When the market was knifing lower 200-300 points daily, it scared people. Newspaper men started to write stories; and people from the government became opportunistic. So, the bears changed the approach.
Death by a thousand cuts, instead of the “sword of gay death.”
Notice, all of the “party stocks,” like [[AAPL]], [[RIMM]] and [[GME]], remain chockfull, while other stuff falls by the wayside, namely the bastards from [[LEH]].
If any of you leeches have been reading my poetry for more than 6 months, you know “The Fly” was always bullish. Gee, he’d run outside, following consumption of 4 cans of Monster Energy soda, and kick old men down stairs, or idle manholes—just to celebrate his long positions.

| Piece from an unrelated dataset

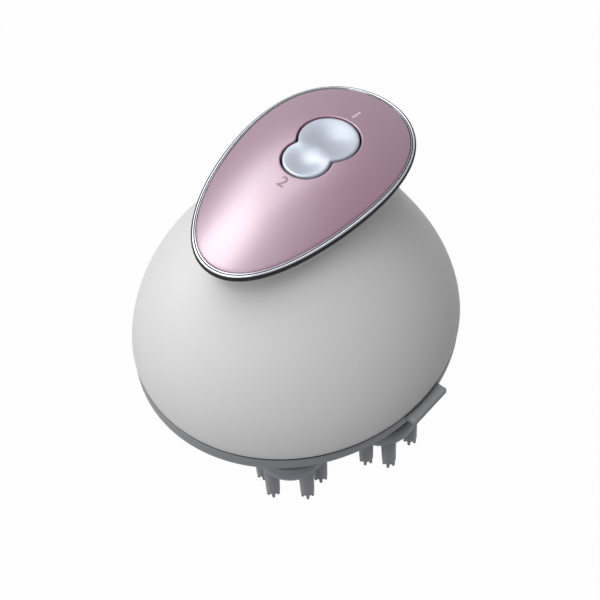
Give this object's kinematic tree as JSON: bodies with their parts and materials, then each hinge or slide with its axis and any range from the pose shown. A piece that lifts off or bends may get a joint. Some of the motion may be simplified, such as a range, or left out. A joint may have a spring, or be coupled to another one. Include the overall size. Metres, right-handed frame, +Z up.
{
  "type": "electric scalp massager",
  "caption": "Cordless electric scalp massager: domed body with a teardrop control panel and two-lobed rocker over turning rubber brush heads.",
  "frame": {"origin": "centre of the bounding box on the floor that the prong tips stand on", "axes": "+Z up through the dome, -Y towards the control panel's narrow tip, +X towards the grip tab"},
  "size_m": [0.1106, 0.1165, 0.1169],
  "materials": {
    "pearl_shell": "pearl white, satin gloss",
    "slate_ring": "slate grey, satin",
    "plate_grey": "dark slate, matt",
    "frame_white": "white, matt",
    "rose_panel": "rose metallic lacquer, glossy",
    "bright_trim": "bright plated plastic",
    "rocker_silver": "silvery blue lacquer, glossy",
    "seal_black": "black, matt",
    "inner_black": "black, matt",
    "board_green": "green solder mask",
    "steel": "zinc plated",
    "motor_steel": "plated steel can",
    "brass": "turned",
    "gear_ivory": "natural acetal",
    "cell_blue": "plastic sleeve",
    "brush_rubber": "slate grey silicone, satin"
  },
  "bodies": {
    "housing": {"dome": "pearl_shell", "seam_seal": "seal_black", "base_ring": "slate_ring", "brush_plate": "plate_grey", "chassis": "frame_white", "top_panel": "rose_panel", "trim_ring": "bright_trim", "panel_seal": "seal_black", "top_frame": "inner_black", "rocker_pin": "steel", "button_board": "board_green", "button_switches": "inner_black", "board_screws": "steel", "centre_axle": "steel", "axle_clip": "steel", "middle_axle": "steel", "gear_motor_case": "motor_steel", "motor_can": "motor_steel", "motor_screws": "steel", "battery_tray": "inner_black", "battery_cells": "cell_blue", "main_board": "board_green", "board_parts": "inner_black", "tray_screws": "steel", "charging_inlet": "inner_black", "tap_motor": "motor_steel", "tap_clip": "inner_black", "spindle_bushes": "brass", "top_bushes": "brass", "shaft_seals": "seal_black", "long_screws": "steel", "plate_screws": "steel", "hex_nuts": "steel"},
    "rocker": {"rocker": "rocker_silver"},
    "centre_gear": {"centre_gear": "gear_ivory", "centre_hub": "brass"},
    "middle_gear": {"middle_gear": "gear_ivory", "middle_hub": "brass"},
    "motor_rotor": {"motor_pinion": "brass", "motor_shaft": "steel"},
    "tap_rotor": {"tap_weight": "brass"},
    "brush_1": {"brush_1": "brush_rubber", "spindle_1": "steel", "brush_gear_1": "gear_ivory"},
    "brush_2": {"brush_2": "brush_rubber", "spindle_2": "steel", "brush_gear_2": "gear_ivory"},
    "brush_3": {"brush_3": "brush_rubber", "spindle_3": "steel", "brush_gear_3": "gear_ivory"},
    "brush_4": {"brush_4": "brush_rubber", "spindle_4": "steel", "brush_gear_4": "gear_ivory"},
    "brush_5": {"brush_5": "brush_rubber", "spindle_5": "steel", "brush_gear_5": "gear_ivory"},
    "brush_6": {"brush_6": "brush_rubber", "spindle_6": "steel", "brush_gear_6": "gear_ivory"}
  },
  "joints": [
    {"name": "rocker_tilt", "type": "hinge", "parent": "housing", "child": "rocker", "pos_m": [-0.0013, 0.01431, 0.11148], "axis": [1, 0, 0], "range_deg": [-3, 3], "stiffness_Nm_per_rad": 0.1},
    {"name": "centre_gear_spin", "type": "hinge", "parent": "housing", "child": "centre_gear", "pos_m": [-0.0013, 0, 0.0314], "axis": [0, 0, 1], "continuous": true},
    {"name": "middle_gear_spin", "type": "hinge", "parent": "housing", "child": "middle_gear", "pos_m": [-0.0013, 0.0288, 0.0398], "axis": [0, 0, 1], "continuous": true},
    {"name": "motor_spin", "type": "hinge", "parent": "housing", "child": "motor_rotor", "pos_m": [-0.0013, 0.0072, 0.0443], "axis": [0, 0, 1], "continuous": true},
    {"name": "tap_spin", "type": "hinge", "parent": "housing", "child": "tap_rotor", "pos_m": [-0.02826, 0.022, 0.0508], "axis": [0, 1, 0], "continuous": true},
    {"name": "brush_1_spin", "type": "hinge", "parent": "housing", "child": "brush_1", "pos_m": [0.0347, 0, 0.0235], "axis": [0, 0, 1], "continuous": true},
    {"name": "brush_2_spin", "type": "hinge", "parent": "housing", "child": "brush_2", "pos_m": [0.01909, 0.02967, 0.0235], "axis": [0, 0, 1], "continuous": true},
    {"name": "brush_3_spin", "type": "hinge", "parent": "housing", "child": "brush_3", "pos_m": [-0.02169, 0.02967, 0.0235], "axis": [0, 0, 1], "continuous": true},
    {"name": "brush_4_spin", "type": "hinge", "parent": "housing", "child": "brush_4", "pos_m": [-0.0373, 0, 0.0235], "axis": [0, 0, 1], "continuous": true},
    {"name": "brush_5_spin", "type": "hinge", "parent": "housing", "child": "brush_5", "pos_m": [-0.02169, -0.02967, 0.0235], "axis": [0, 0, 1], "continuous": true},
    {"name": "brush_6_spin", "type": "hinge", "parent": "housing", "child": "brush_6", "pos_m": [0.01909, -0.02967, 0.0235], "axis": [0, 0, 1], "continuous": true}
  ],
  "couplings": [
    {"joint": "middle_gear_spin", "follows": "centre_gear_spin", "ratio": -3},
    {"joint": "motor_spin", "follows": "centre_gear_spin", "ratio": 9},
    {"joint": "brush_1_spin", "follows": "centre_gear_spin", "ratio": -2.6},
    {"joint": "brush_2_spin", "follows": "centre_gear_spin", "ratio": -2.6},
    {"joint": "brush_3_spin", "follows": "centre_gear_spin", "ratio": -2.6},
    {"joint": "brush_4_spin", "follows": "centre_gear_spin", "ratio": -2.6},
    {"joint": "brush_5_spin", "follows": "centre_gear_spin", "ratio": -2.6},
    {"joint": "brush_6_spin", "follows": "centre_gear_spin", "ratio": -2.6}
  ]
}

He was the “perma-bull” variety, until everything changed.
What changed?
It is a very long story and I do not care to bore you with the details. Just know, the stench from Wall Street, with all of its greed and folly became too much for “The Fly” aka Senor Tropicana. He read of massive errors being made at trading desks, coupled with “homo-hammered” retail sales.
He saw how stupid the internet trading community was, with all of their disgusting charts and loathsome market commentary.
So, he made a market call. One that was meant to last the entire year of 2008, not a few measly months.
The call was and is, as you know, to bet against the coked out guy on CNBC, talking gibberish. To bet against former Forbes magazine editors, who like to see equities trade higher, even in their nightmares.
In short, fuck stocks for all of 2008. “The Fly” will win, because God designed him that way.